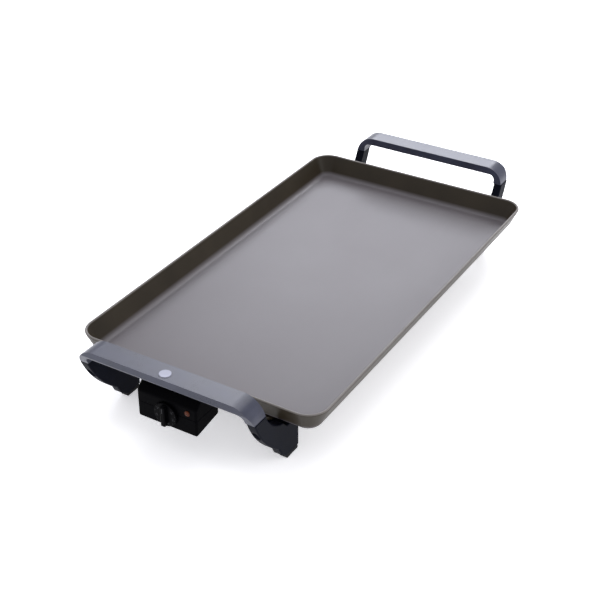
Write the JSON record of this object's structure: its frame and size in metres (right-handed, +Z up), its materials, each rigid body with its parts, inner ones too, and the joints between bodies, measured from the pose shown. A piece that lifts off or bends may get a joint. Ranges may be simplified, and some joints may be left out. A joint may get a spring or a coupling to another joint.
{
  "type": "electric griddle",
  "caption": "Rectangular electric griddle: shallow flared tray on raised end brackets with grip bars and legs, and a plug-in dial heat control under the front grip.",
  "frame": {"origin": "centre of the whole griddle's footprint, at the table surface under the feet", "axes": "+Y along the tray, away from the heat control; +X across the tray; +Z up"},
  "size_m": [0.3048, 0.633, 0.1017],
  "materials": {
    "tray_coating": "satin grey non-stick coating on the cooking floor, dark bronze-brown on the rim",
    "black_phenolic": "moulded heat-resistant plastic with a soft sheen",
    "black_rubber": "matte",
    "zinc_screws": "zinc plated",
    "satin_badge": "satin, plain",
    "element_sheath": "heat-darkened tube",
    "zinc_sheet": "zinc plated sheet",
    "white_ceramic": "unglazed steatite",
    "stainless_steel": "drawn",
    "brass_parts": "spring brass",
    "black_case": "fine moulded texture",
    "dial_black": "satin, with pale scale marks",
    "amber_lens": "translucent amber",
    "clear_glass": "clear bulb"
  },
  "bodies": {
    "griddle": {"cooking_tray": "tray_coating", "front_grip": "black_phenolic", "rear_grip": "black_phenolic", "front_left_leg": "black_phenolic", "front_right_leg": "black_phenolic", "rear_left_leg": "black_phenolic", "rear_right_leg": "black_phenolic", "front_left_foot": "black_rubber", "front_right_foot": "black_rubber", "rear_left_foot": "black_rubber", "rear_right_foot": "black_rubber", "front_left_grip_screw": "zinc_screws", "front_right_grip_screw": "zinc_screws", "rear_left_grip_screw": "zinc_screws", "rear_right_grip_screw": "zinc_screws", "front_left_leg_screw_1": "zinc_screws", "front_left_leg_screw_2": "zinc_screws", "front_right_leg_screw_1": "zinc_screws", "front_right_leg_screw_2": "zinc_screws", "rear_left_leg_screw_1": "zinc_screws", "rear_left_leg_screw_2": "zinc_screws", "rear_right_leg_screw_1": "zinc_screws", "rear_right_leg_screw_2": "zinc_screws", "grip_badge": "satin_badge", "heating_element": "element_sheath", "element_strap_1": "zinc_sheet", "element_strap_2": "zinc_sheet", "element_strap_3": "zinc_sheet", "element_strap_4": "zinc_sheet", "strap_screw_1": "zinc_screws", "strap_screw_2": "zinc_screws", "strap_screw_3": "zinc_screws", "strap_screw_4": "zinc_screws", "left_terminal_bead": "white_ceramic", "right_terminal_bead": "white_ceramic", "left_terminal_pin": "stainless_steel", "right_terminal_pin": "stainless_steel", "probe_well": "zinc_sheet", "terminal_guard": "zinc_sheet", "left_guard_screw": "zinc_screws", "right_guard_screw": "zinc_screws"},
    "heat_control": {"control_case_upper": "black_case", "control_case_lower": "black_case", "left_case_screw": "zinc_screws", "right_case_screw": "zinc_screws", "pilot_lens": "amber_lens", "pilot_bulb": "clear_glass", "thermostat_frame": "zinc_sheet", "ceramic_block": "white_ceramic", "bimetal_blade": "brass_parts", "contact_blade": "stainless_steel", "probe_rod": "stainless_steel", "left_contact_sleeve": "brass_parts", "right_contact_sleeve": "brass_parts", "cord_gland": "black_rubber"},
    "dial": {"temperature_dial": "dial_black", "dial_shaft": "stainless_steel"}
  },
  "joints": [
    {"name": "control_pull", "type": "slide", "parent": "griddle", "child": "heat_control", "axis": [0, -1, 0], "range_m": [0, 0.09]},
    {"name": "dial_turn", "type": "hinge", "parent": "heat_control", "child": "dial", "pos_m": [0, -0.3085, 0.053], "axis": [0, 1, 0], "range_deg": [0, 270]}
  ]
}
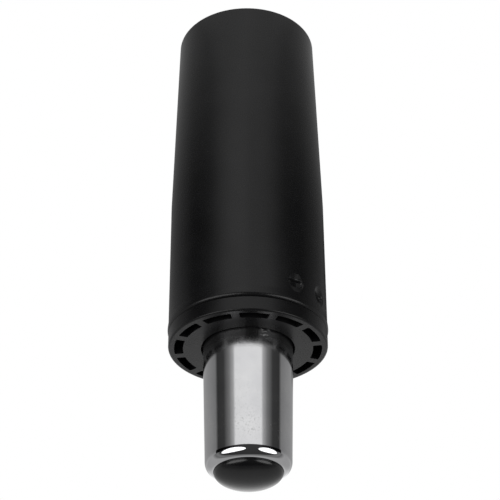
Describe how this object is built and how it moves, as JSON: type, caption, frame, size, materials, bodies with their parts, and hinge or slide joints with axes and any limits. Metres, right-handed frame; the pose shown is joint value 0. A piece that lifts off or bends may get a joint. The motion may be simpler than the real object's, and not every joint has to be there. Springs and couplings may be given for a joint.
{
  "type": "chair gas lift cylinder",
  "caption": "Compressed chair gas lift: tapered black column, slotted guide bush, chromed pressure tube with seat taper and a domed release button.",
  "frame": {"origin": "centre of the column's bottom rim, on the floor plane", "axes": "+Z along the lift's axis, from the column's base taper up to the release button; -Y is the pictured side"},
  "size_m": [0.0504, 0.0504, 0.1657],
  "materials": {
    "column_paint": "satin black powder coat",
    "bush_plastic": "satin black moulded plastic",
    "tube_chrome": "polished chrome plate",
    "button_plastic": "gloss black moulded plastic",
    "zinc_steel": "bright zinc plate",
    "ground_steel": "ground and hardened steel",
    "turned_aluminium": "turned aluminium",
    "pin_brass": "turned brass",
    "seal_rubber": "matte black rubber",
    "cage_plastic": "natural nylon"
  },
  "bodies": {
    "column": {"column_tube": "column_paint", "base_plate": "column_paint", "guide_bush": "bush_plastic", "bearing_lower_washer": "ground_steel"},
    "cage": {"ball_cage": "cage_plastic", "bearing_balls": "ground_steel"},
    "rod": {"piston_rod": "ground_steel", "bearing_upper_washer": "ground_steel", "rod_washer": "zinc_steel", "retaining_clip": "zinc_steel", "bump_stop": "seal_rubber", "piston": "turned_aluminium", "piston_seal": "seal_rubber", "piston_washer": "zinc_steel", "piston_nut": "zinc_steel"},
    "cylinder": {"pressure_tube": "tube_chrome", "rod_guide": "turned_aluminium", "guide_seal": "seal_rubber", "rod_seal": "seal_rubber", "seal_spacer": "cage_plastic", "inner_tube": "ground_steel", "valve_body": "turned_aluminium", "valve_seal_lower": "seal_rubber", "valve_seal_upper": "seal_rubber", "pin_seal": "seal_rubber", "pin_guide": "pin_brass", "valve_snap_ring": "zinc_steel"},
    "button": {"release_button": "button_plastic", "valve_pin": "ground_steel"}
  },
  "joints": [
    {"name": "swivel", "type": "hinge", "parent": "column", "child": "rod", "pos_m": [0, 0, 0.01283], "axis": [0, 0, 1], "continuous": true},
    {"name": "cage_spin", "type": "hinge", "parent": "column", "child": "cage", "pos_m": [0, 0, 0.01283], "axis": [0, 0, 1], "continuous": true},
    {"name": "lift", "type": "slide", "parent": "rod", "child": "cylinder", "axis": [0, 0, 1], "range_m": [0, 0.06]},
    {"name": "button_press", "type": "slide", "parent": "cylinder", "child": "button", "axis": [0, 0, -1], "range_m": [0, 0.003], "stiffness_N_per_m": 400, "springref_m": -0.001}
  ],
  "couplings": [
    {"joint": "cage_spin", "follows": "swivel", "ratio": 0.5}
  ]
}
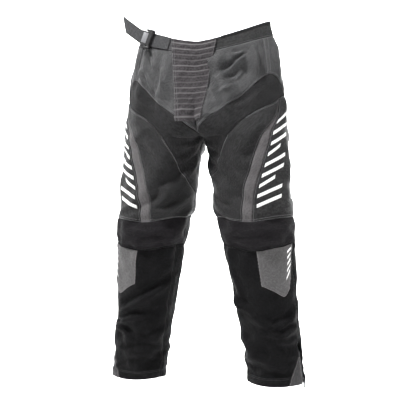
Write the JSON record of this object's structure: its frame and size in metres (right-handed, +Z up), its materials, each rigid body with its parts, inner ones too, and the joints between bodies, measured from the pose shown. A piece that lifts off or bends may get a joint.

* _Goal of the exercise_
Copy out all of the records above with nothing altered.

* _The solution_
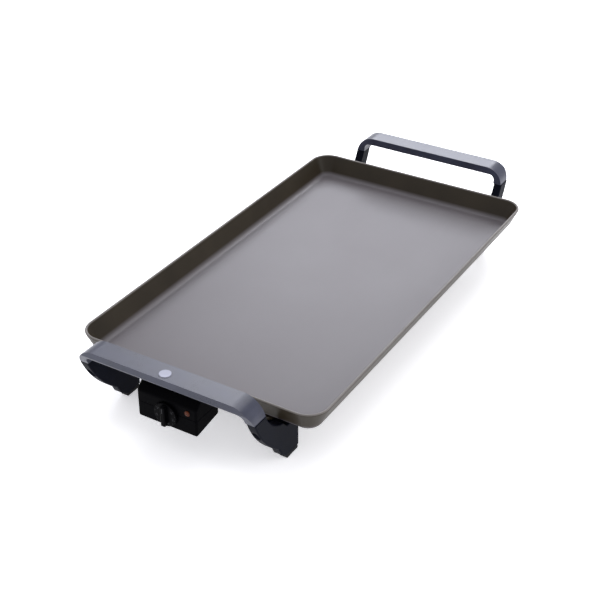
Write the JSON record of this object's structure: its frame and size in metres (right-handed, +Z up), its materials, each rigid body with its parts, inner ones too, and the joints between bodies, measured from the pose shown. A piece that lifts off or bends may get a joint. Ranges may be simplified, and some joints may be left out. A joint may get a spring or a coupling to another joint.
{
  "type": "electric griddle",
  "caption": "Rectangular electric griddle: shallow flared tray on raised end brackets with grip bars and legs, and a plug-in dial heat control under the front grip.",
  "frame": {"origin": "centre of the whole griddle's footprint, at the table surface under the feet", "axes": "+Y along the tray, away from the heat control; +X across the tray; +Z up"},
  "size_m": [0.3048, 0.633, 0.1017],
  "materials": {
    "tray_coating": "satin grey non-stick coating on the cooking floor, dark bronze-brown on the rim",
    "black_phenolic": "moulded heat-resistant plastic with a soft sheen",
    "black_rubber": "matte",
    "zinc_screws": "zinc plated",
    "satin_badge": "satin, plain",
    "element_sheath": "heat-darkened tube",
    "zinc_sheet": "zinc plated sheet",
    "white_ceramic": "unglazed steatite",
    "stainless_steel": "drawn",
    "brass_parts": "spring brass",
    "black_case": "fine moulded texture",
    "dial_black": "satin, with pale scale marks",
    "amber_lens": "translucent amber",
    "clear_glass": "clear bulb"
  },
  "bodies": {
    "griddle": {"cooking_tray": "tray_coating", "front_grip": "black_phenolic", "rear_grip": "black_phenolic", "front_left_leg": "black_phenolic", "front_right_leg": "black_phenolic", "rear_left_leg": "black_phenolic", "rear_right_leg": "black_phenolic", "front_left_foot": "black_rubber", "front_right_foot": "black_rubber", "rear_left_foot": "black_rubber", "rear_right_foot": "black_rubber", "front_left_grip_screw": "zinc_screws", "front_right_grip_screw": "zinc_screws", "rear_left_grip_screw": "zinc_screws", "rear_right_grip_screw": "zinc_screws", "front_left_leg_screw_1": "zinc_screws", "front_left_leg_screw_2": "zinc_screws", "front_right_leg_screw_1": "zinc_screws", "front_right_leg_screw_2": "zinc_screws", "rear_left_leg_screw_1": "zinc_screws", "rear_left_leg_screw_2": "zinc_screws", "rear_right_leg_screw_1": "zinc_screws", "rear_right_leg_screw_2": "zinc_screws", "grip_badge": "satin_badge", "heating_element": "element_sheath", "element_strap_1": "zinc_sheet", "element_strap_2": "zinc_sheet", "element_strap_3": "zinc_sheet", "element_strap_4": "zinc_sheet", "strap_screw_1": "zinc_screws", "strap_screw_2": "zinc_screws", "strap_screw_3": "zinc_screws", "strap_screw_4": "zinc_screws", "left_terminal_bead": "white_ceramic", "right_terminal_bead": "white_ceramic", "left_terminal_pin": "stainless_steel", "right_terminal_pin": "stainless_steel", "probe_well": "zinc_sheet", "terminal_guard": "zinc_sheet", "left_guard_screw": "zinc_screws", "right_guard_screw": "zinc_screws"},
    "heat_control": {"control_case_upper": "black_case", "control_case_lower": "black_case", "left_case_screw": "zinc_screws", "right_case_screw": "zinc_screws", "pilot_lens": "amber_lens", "pilot_bulb": "clear_glass", "thermostat_frame": "zinc_sheet", "ceramic_block": "white_ceramic", "bimetal_blade": "brass_parts", "contact_blade": "stainless_steel", "probe_rod": "stainless_steel", "left_contact_sleeve": "brass_parts", "right_contact_sleeve": "brass_parts", "cord_gland": "black_rubber"},
    "dial": {"temperature_dial": "dial_black", "dial_shaft": "stainless_steel"}
  },
  "joints": [
    {"name": "control_pull", "type": "slide", "parent": "griddle", "child": "heat_control", "axis": [0, -1, 0], "range_m": [0, 0.09]},
    {"name": "dial_turn", "type": "hinge", "parent": "heat_control", "child": "dial", "pos_m": [0, -0.3085, 0.053], "axis": [0, 1, 0], "range_deg": [0, 270]}
  ]
}
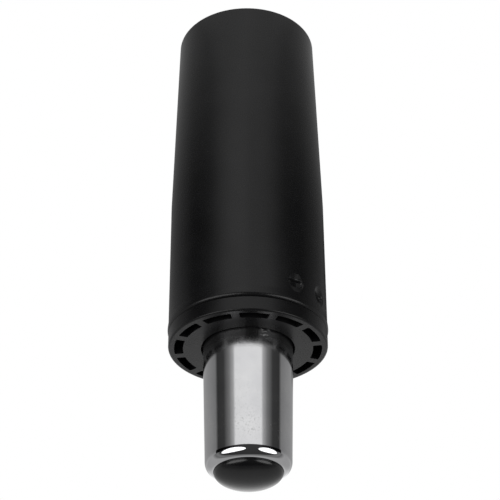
Describe how this object is built and how it moves, as JSON: type, caption, frame, size, materials, bodies with their parts, and hinge or slide joints with axes and any limits. Metres, right-handed frame; the pose shown is joint value 0. A piece that lifts off or bends may get a joint. The motion may be simpler than the real object's, and not every joint has to be there. Springs and couplings may be given for a joint.
{
  "type": "chair gas lift cylinder",
  "caption": "Compressed chair gas lift: tapered black column, slotted guide bush, chromed pressure tube with seat taper and a domed release button.",
  "frame": {"origin": "centre of the column's bottom rim, on the floor plane", "axes": "+Z along the lift's axis, from the column's base taper up to the release button; -Y is the pictured side"},
  "size_m": [0.0504, 0.0504, 0.1657],
  "materials": {
    "column_paint": "satin black powder coat",
    "bush_plastic": "satin black moulded plastic",
    "tube_chrome": "polished chrome plate",
    "button_plastic": "gloss black moulded plastic",
    "zinc_steel": "bright zinc plate",
    "ground_steel": "ground and hardened steel",
    "turned_aluminium": "turned aluminium",
    "pin_brass": "turned brass",
    "seal_rubber": "matte black rubber",
    "cage_plastic": "natural nylon"
  },
  "bodies": {
    "column": {"column_tube": "column_paint", "base_plate": "column_paint", "guide_bush": "bush_plastic", "bearing_lower_washer": "ground_steel"},
    "cage": {"ball_cage": "cage_plastic", "bearing_balls": "ground_steel"},
    "rod": {"piston_rod": "ground_steel", "bearing_upper_washer": "ground_steel", "rod_washer": "zinc_steel", "retaining_clip": "zinc_steel", "bump_stop": "seal_rubber", "piston": "turned_aluminium", "piston_seal": "seal_rubber", "piston_washer": "zinc_steel", "piston_nut": "zinc_steel"},
    "cylinder": {"pressure_tube": "tube_chrome", "rod_guide": "turned_aluminium", "guide_seal": "seal_rubber", "rod_seal": "seal_rubber", "seal_spacer": "cage_plastic", "inner_tube": "ground_steel", "valve_body": "turned_aluminium", "valve_seal_lower": "seal_rubber", "valve_seal_upper": "seal_rubber", "pin_seal": "seal_rubber", "pin_guide": "pin_brass", "valve_snap_ring": "zinc_steel"},
    "button": {"release_button": "button_plastic", "valve_pin": "ground_steel"}
  },
  "joints": [
    {"name": "swivel", "type": "hinge", "parent": "column", "child": "rod", "pos_m": [0, 0, 0.01283], "axis": [0, 0, 1], "continuous": true},
    {"name": "cage_spin", "type": "hinge", "parent": "column", "child": "cage", "pos_m": [0, 0, 0.01283], "axis": [0, 0, 1], "continuous": true},
    {"name": "lift", "type": "slide", "parent": "rod", "child": "cylinder", "axis": [0, 0, 1], "range_m": [0, 0.06]},
    {"name": "button_press", "type": "slide", "parent": "cylinder", "child": "button", "axis": [0, 0, -1], "range_m": [0, 0.003], "stiffness_N_per_m": 400, "springref_m": -0.001}
  ],
  "couplings": [
    {"joint": "cage_spin", "follows": "swivel", "ratio": 0.5}
  ]
}
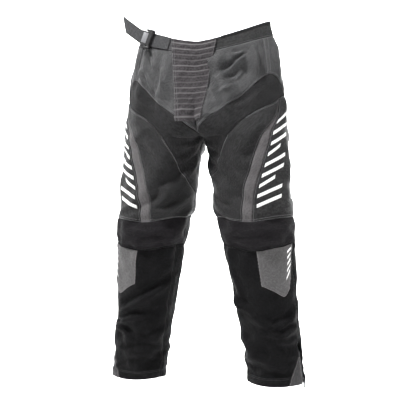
Write the JSON record of this object's structure: its frame and size in metres (right-handed, +Z up), its materials, each rigid body with its parts, inner ones too, and the joints between bodies, measured from the pose shown. A piece that lifts off or bends may get a joint.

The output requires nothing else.